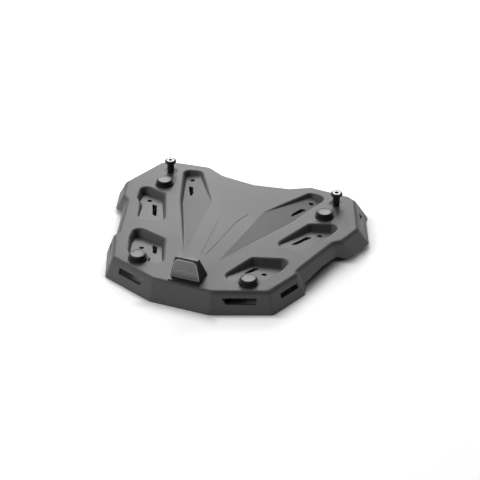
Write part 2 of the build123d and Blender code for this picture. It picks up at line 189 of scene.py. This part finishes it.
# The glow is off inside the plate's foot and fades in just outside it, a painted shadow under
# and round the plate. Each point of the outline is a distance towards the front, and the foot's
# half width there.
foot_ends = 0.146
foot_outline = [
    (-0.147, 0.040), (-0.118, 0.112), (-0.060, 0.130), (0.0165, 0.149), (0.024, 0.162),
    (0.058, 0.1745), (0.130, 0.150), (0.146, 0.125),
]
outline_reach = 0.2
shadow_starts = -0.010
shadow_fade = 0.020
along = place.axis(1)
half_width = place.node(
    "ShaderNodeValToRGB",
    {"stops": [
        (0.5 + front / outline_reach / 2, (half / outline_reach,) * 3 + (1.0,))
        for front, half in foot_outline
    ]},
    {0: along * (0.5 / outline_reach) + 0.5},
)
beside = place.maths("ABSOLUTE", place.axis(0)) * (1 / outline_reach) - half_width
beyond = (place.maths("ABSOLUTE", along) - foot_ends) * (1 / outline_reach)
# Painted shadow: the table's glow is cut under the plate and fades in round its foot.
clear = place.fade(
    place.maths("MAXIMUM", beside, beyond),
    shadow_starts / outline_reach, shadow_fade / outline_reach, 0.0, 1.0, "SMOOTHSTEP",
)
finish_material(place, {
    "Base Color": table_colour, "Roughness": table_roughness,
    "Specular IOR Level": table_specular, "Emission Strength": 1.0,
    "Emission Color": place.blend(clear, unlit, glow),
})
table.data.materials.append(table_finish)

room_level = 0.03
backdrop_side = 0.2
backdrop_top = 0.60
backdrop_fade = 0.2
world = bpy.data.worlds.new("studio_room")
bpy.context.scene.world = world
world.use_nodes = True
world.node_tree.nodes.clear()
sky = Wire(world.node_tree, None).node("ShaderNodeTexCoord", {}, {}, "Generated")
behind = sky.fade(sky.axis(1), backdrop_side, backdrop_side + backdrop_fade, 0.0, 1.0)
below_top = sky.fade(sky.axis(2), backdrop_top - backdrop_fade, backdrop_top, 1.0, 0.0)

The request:
All lines in the data that contain the word "scene" should be copied.

Exercise answer:
Write part 2 of the build123d and Blender code for this picture. It picks up at line 189 of scene.py. This part finishes it.
bpy.context.scene.world = world